> **WORK TO DO**:
Print the listing below exactly.

— Begin COLLECTED DATA —

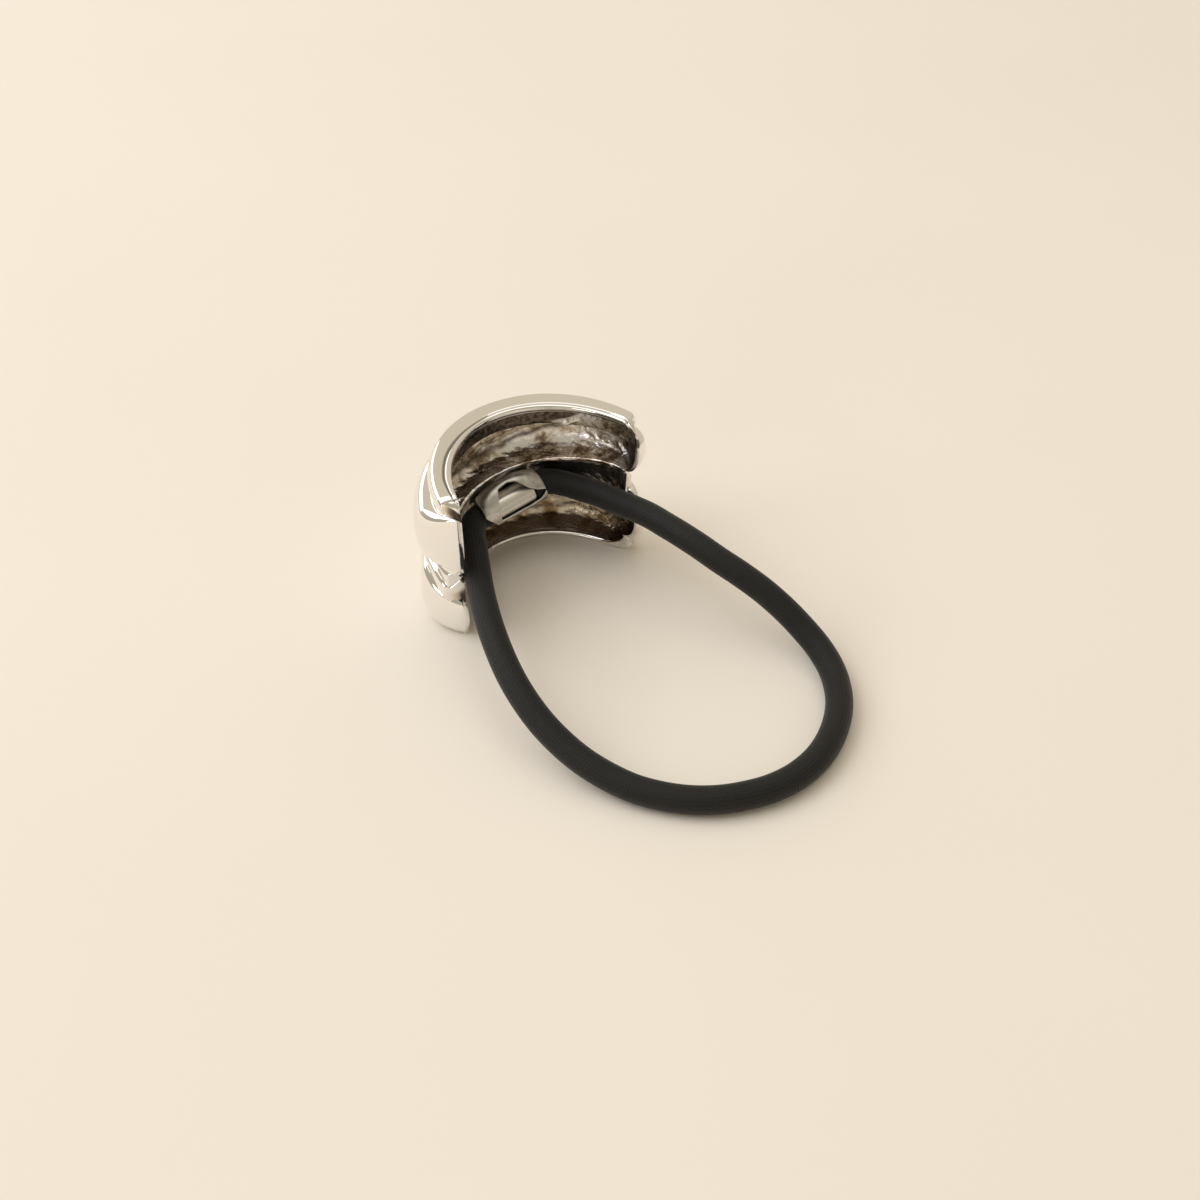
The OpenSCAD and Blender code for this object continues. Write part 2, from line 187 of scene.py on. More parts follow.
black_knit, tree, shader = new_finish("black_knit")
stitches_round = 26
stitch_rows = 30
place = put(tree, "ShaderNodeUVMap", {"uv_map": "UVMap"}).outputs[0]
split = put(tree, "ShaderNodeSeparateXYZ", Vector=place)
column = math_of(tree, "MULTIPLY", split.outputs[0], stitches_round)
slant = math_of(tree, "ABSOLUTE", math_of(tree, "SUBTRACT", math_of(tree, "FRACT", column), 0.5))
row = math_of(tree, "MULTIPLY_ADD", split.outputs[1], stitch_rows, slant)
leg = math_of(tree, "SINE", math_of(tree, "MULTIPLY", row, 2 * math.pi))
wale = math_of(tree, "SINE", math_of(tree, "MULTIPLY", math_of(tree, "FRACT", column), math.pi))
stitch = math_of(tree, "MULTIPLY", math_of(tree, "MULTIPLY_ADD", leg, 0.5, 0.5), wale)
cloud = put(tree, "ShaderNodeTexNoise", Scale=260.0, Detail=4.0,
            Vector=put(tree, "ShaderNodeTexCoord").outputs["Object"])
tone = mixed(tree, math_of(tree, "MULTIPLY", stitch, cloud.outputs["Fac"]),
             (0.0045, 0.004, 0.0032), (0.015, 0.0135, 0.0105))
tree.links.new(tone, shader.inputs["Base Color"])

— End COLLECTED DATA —

> **TASK RESULT**:
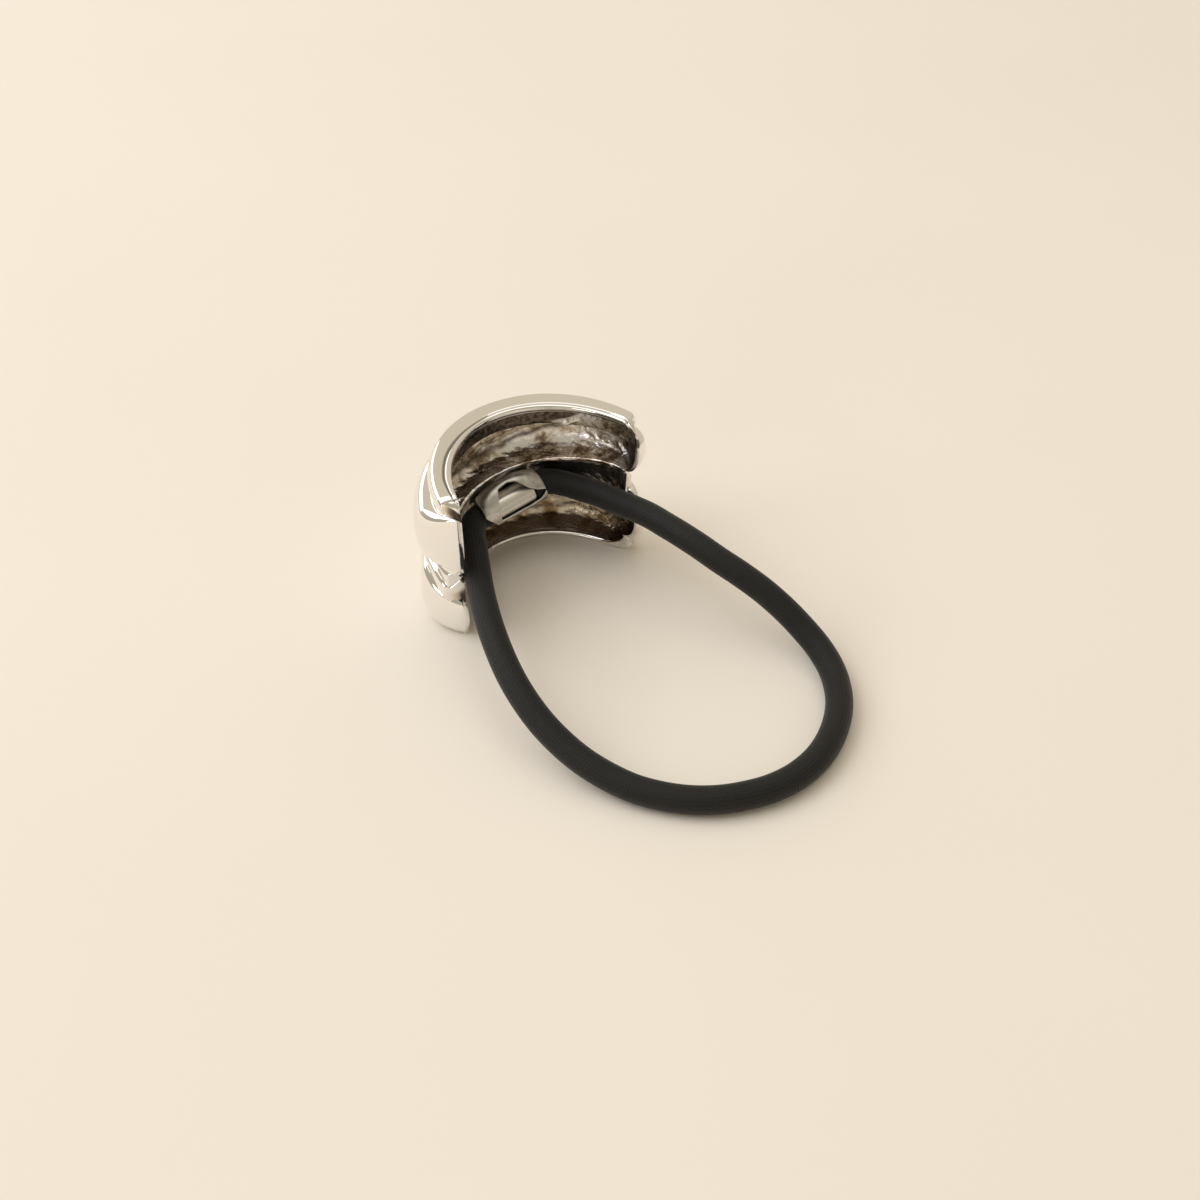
The OpenSCAD and Blender code for this object continues. Write part 2, from line 187 of scene.py on. More parts follow.
black_knit, tree, shader = new_finish("black_knit")
stitches_round = 26
stitch_rows = 30
place = put(tree, "ShaderNodeUVMap", {"uv_map": "UVMap"}).outputs[0]
split = put(tree, "ShaderNodeSeparateXYZ", Vector=place)
column = math_of(tree, "MULTIPLY", split.outputs[0], stitches_round)
slant = math_of(tree, "ABSOLUTE", math_of(tree, "SUBTRACT", math_of(tree, "FRACT", column), 0.5))
row = math_of(tree, "MULTIPLY_ADD", split.outputs[1], stitch_rows, slant)
leg = math_of(tree, "SINE", math_of(tree, "MULTIPLY", row, 2 * math.pi))
wale = math_of(tree, "SINE", math_of(tree, "MULTIPLY", math_of(tree, "FRACT", column), math.pi))
stitch = math_of(tree, "MULTIPLY", math_of(tree, "MULTIPLY_ADD", leg, 0.5, 0.5), wale)
cloud = put(tree, "ShaderNodeTexNoise", Scale=260.0, Detail=4.0,
            Vector=put(tree, "ShaderNodeTexCoord").outputs["Object"])
tone = mixed(tree, math_of(tree, "MULTIPLY", stitch, cloud.outputs["Fac"]),
             (0.0045, 0.004, 0.0032), (0.015, 0.0135, 0.0105))
tree.links.new(tone, shader.inputs["Base Color"])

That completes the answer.